_Required task_:
Write out the whole listing again, exactly as given.

_Source material_:

● ● ● ● ●

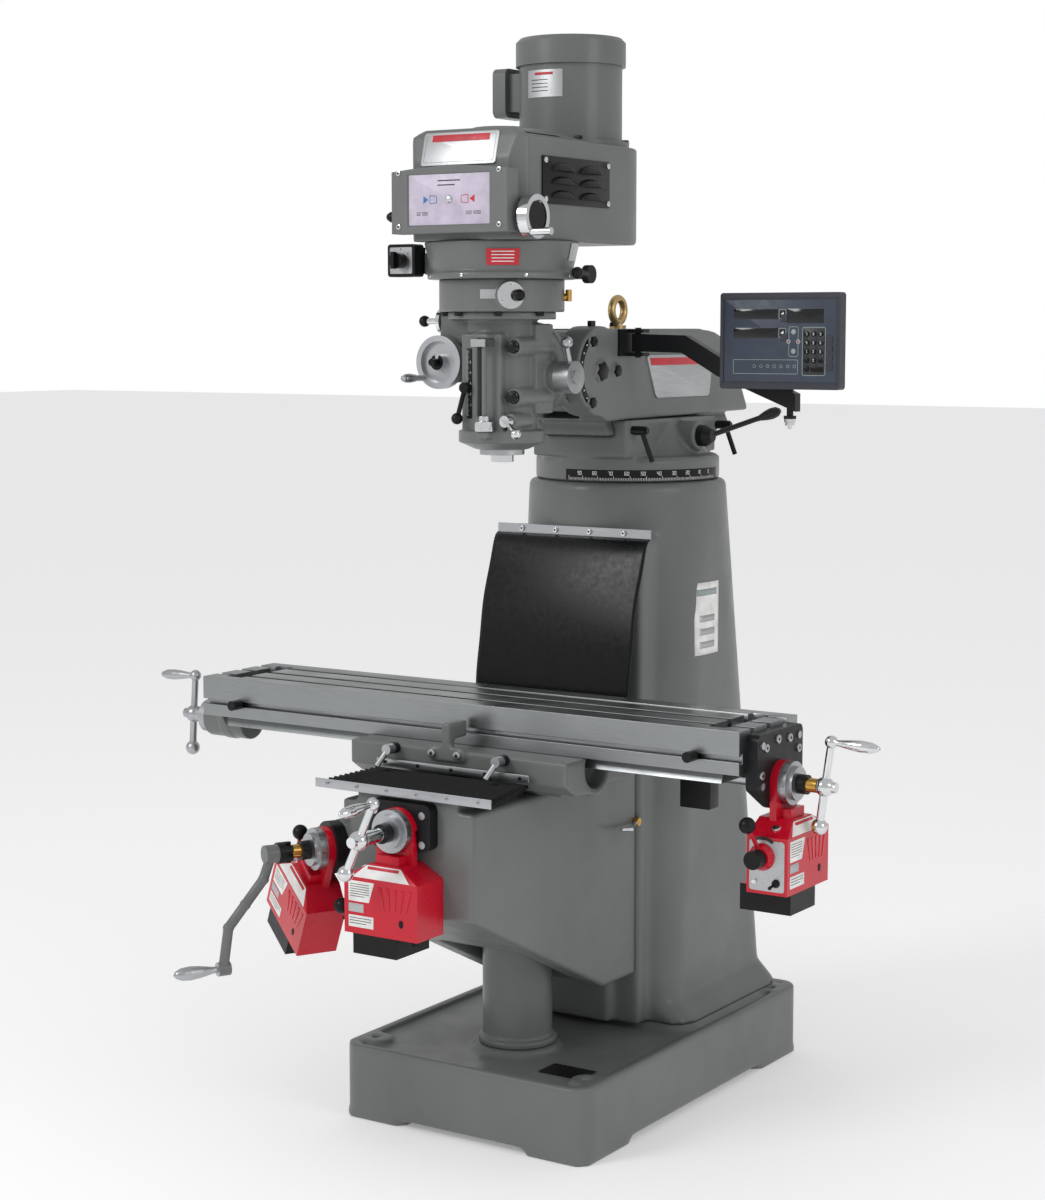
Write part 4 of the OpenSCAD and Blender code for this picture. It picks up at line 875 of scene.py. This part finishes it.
def build_scales():
    """The turret's degree scale, the dials' graduations, the quill's depth scale and the nod's arc."""
    mark, bottom = size("mark"), low("turret")[2]
    centre = np.eye(4)
    centre[:3, 3] = 0, pivot("turret_swing")[1], 0
    radius = 190.0
    f = Form().band(radius - 0.2, -100, 12, bottom + 3, bottom + 25, 0.8, centre, 0, 90)
    step = radians(1) * radius
    lines = ticks(106, step, 10, (4.5, 8), mark) - (98 * step, -(bottom + 4))
    numbers = [numeral(v, 6.5, 0.9) + (-v * radians(1) * radius, bottom + 18) for v in range(0, 100, 10)]
    f.quads(wrapped(np.concatenate([lines] + numbers), radius + 0.75), centre, 1)
    f.object("turret_scale", "turret", ["plastic", "white"])
    for side, body in (("x", "table_screw"), ("y", "y_crank"), ("z", "z_crank")):
        shaft = FEED_PLACES[side]
        dial = facing(shaft[:3, 3] + 38.3 * shaft[:3, 0], shaft[:3, 0], (0, 0, 1))
        step = tau * 40.06 / 100
        lines = ticks(100, step, 10, (4, 7.5), 0.5) + (0, 1)
        numbers = [numeral(v * 10, 3.4, 0.45) + (v * 10 * step, 11) for v in range(10)]
        Form().quads(wrapped(np.concatenate([lines] + numbers), 40.06), dial).object(
            side + "_dial_marks", body, ["dark_print"])
    nose = pivot("spindle_spin")[2]
    pad = facing((-27, pivot("feed_trip_turn")[1] + 10.15, nose + 150), (0, -1, 0))
    f = Form().slab(oblong(12, 132, 1), 0.9, pad, 0, 0.1)
    lines = ticks(62, 2, 5, (3, 5), 0.45) @ np.array([[0, 1], [1, 0]]) + (-6, -61)
    f.quads(flat(lines[:, ::-1], 0.95), pad, 1)
    f.quads(flat(np.concatenate([numeral(v, 4, 0.5) + (2.6, -60 + 20 * v) for v in range(1, 6)]), 0.95), pad, 1)
    f.object("depth_scale", "head", ["plastic", "white"])
    nod = facing((high("ram")[0] - 8, *pivot("head_nod")[1:]), (1, 0, 0))
    f = Form().band(70, 118, 242, 0, 1.2, 12, nod)
    for a in np.radians(np.arange(124, 240, 14)):
        f.turned([(0, 1.7), (0.3, 1.7), (0.4, 0.02)], shifted(nod, x=76 * cos(a), y=76 * sin(a), z=1.15), 1, 12)
    f.object("nod_scale", "ram", ["plastic", "white"])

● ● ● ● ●

_Solved exercise_:
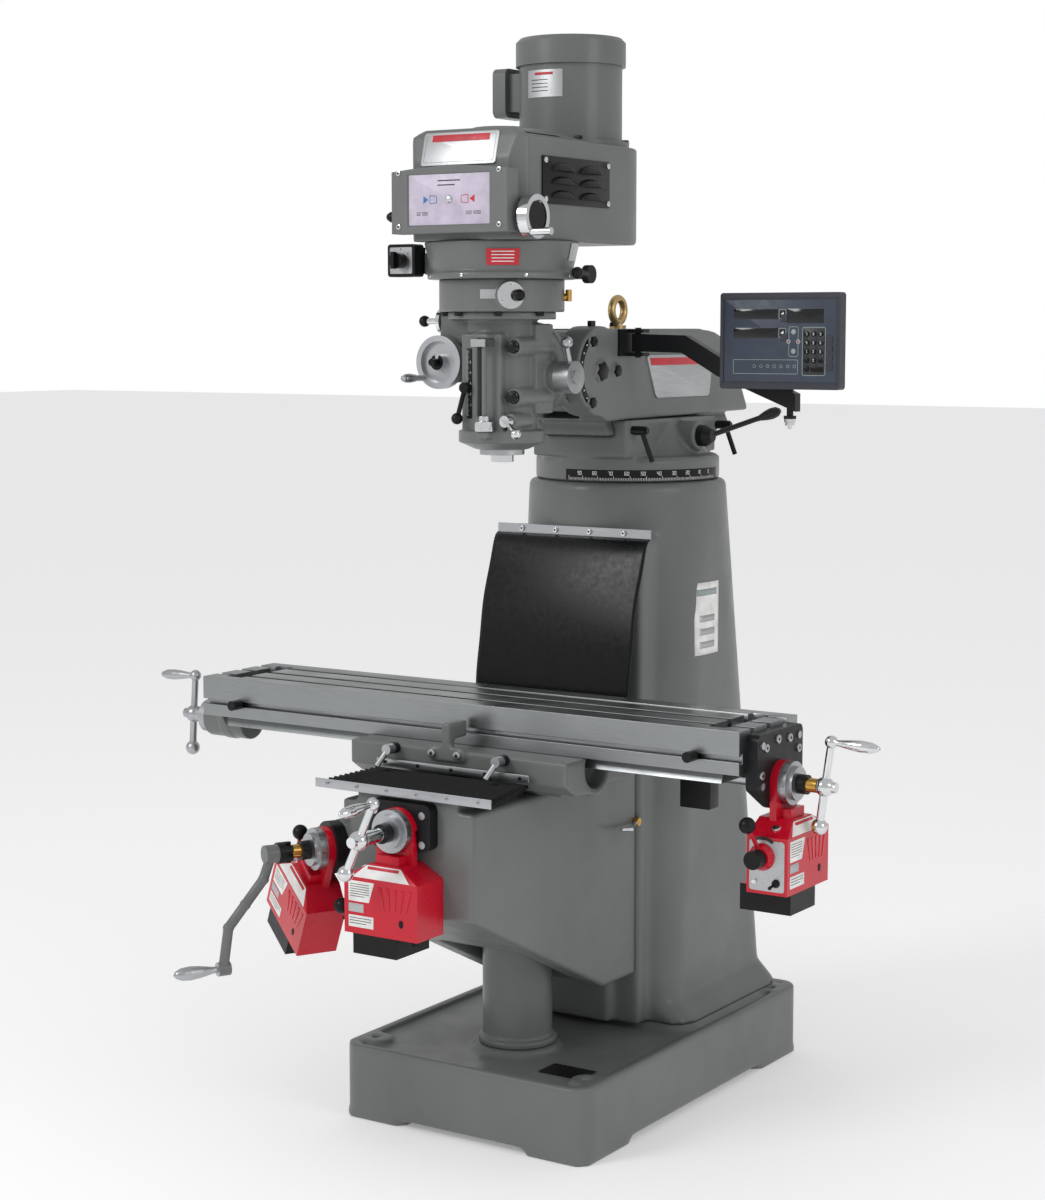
Write part 4 of the OpenSCAD and Blender code for this picture. It picks up at line 875 of scene.py. This part finishes it.
def build_scales():
    """The turret's degree scale, the dials' graduations, the quill's depth scale and the nod's arc."""
    mark, bottom = size("mark"), low("turret")[2]
    centre = np.eye(4)
    centre[:3, 3] = 0, pivot("turret_swing")[1], 0
    radius = 190.0
    f = Form().band(radius - 0.2, -100, 12, bottom + 3, bottom + 25, 0.8, centre, 0, 90)
    step = radians(1) * radius
    lines = ticks(106, step, 10, (4.5, 8), mark) - (98 * step, -(bottom + 4))
    numbers = [numeral(v, 6.5, 0.9) + (-v * radians(1) * radius, bottom + 18) for v in range(0, 100, 10)]
    f.quads(wrapped(np.concatenate([lines] + numbers), radius + 0.75), centre, 1)
    f.object("turret_scale", "turret", ["plastic", "white"])
    for side, body in (("x", "table_screw"), ("y", "y_crank"), ("z", "z_crank")):
        shaft = FEED_PLACES[side]
        dial = facing(shaft[:3, 3] + 38.3 * shaft[:3, 0], shaft[:3, 0], (0, 0, 1))
        step = tau * 40.06 / 100
        lines = ticks(100, step, 10, (4, 7.5), 0.5) + (0, 1)
        numbers = [numeral(v * 10, 3.4, 0.45) + (v * 10 * step, 11) for v in range(10)]
        Form().quads(wrapped(np.concatenate([lines] + numbers), 40.06), dial).object(
            side + "_dial_marks", body, ["dark_print"])
    nose = pivot("spindle_spin")[2]
    pad = facing((-27, pivot("feed_trip_turn")[1] + 10.15, nose + 150), (0, -1, 0))
    f = Form().slab(oblong(12, 132, 1), 0.9, pad, 0, 0.1)
    lines = ticks(62, 2, 5, (3, 5), 0.45) @ np.array([[0, 1], [1, 0]]) + (-6, -61)
    f.quads(flat(lines[:, ::-1], 0.95), pad, 1)
    f.quads(flat(np.concatenate([numeral(v, 4, 0.5) + (2.6, -60 + 20 * v) for v in range(1, 6)]), 0.95), pad, 1)
    f.object("depth_scale", "head", ["plastic", "white"])
    nod = facing((high("ram")[0] - 8, *pivot("head_nod")[1:]), (1, 0, 0))
    f = Form().band(70, 118, 242, 0, 1.2, 12, nod)
    for a in np.radians(np.arange(124, 240, 14)):
        f.turned([(0, 1.7), (0.3, 1.7), (0.4, 0.02)], shifted(nod, x=76 * cos(a), y=76 * sin(a), z=1.15), 1, 12)
    f.object("nod_scale", "ram", ["plastic", "white"])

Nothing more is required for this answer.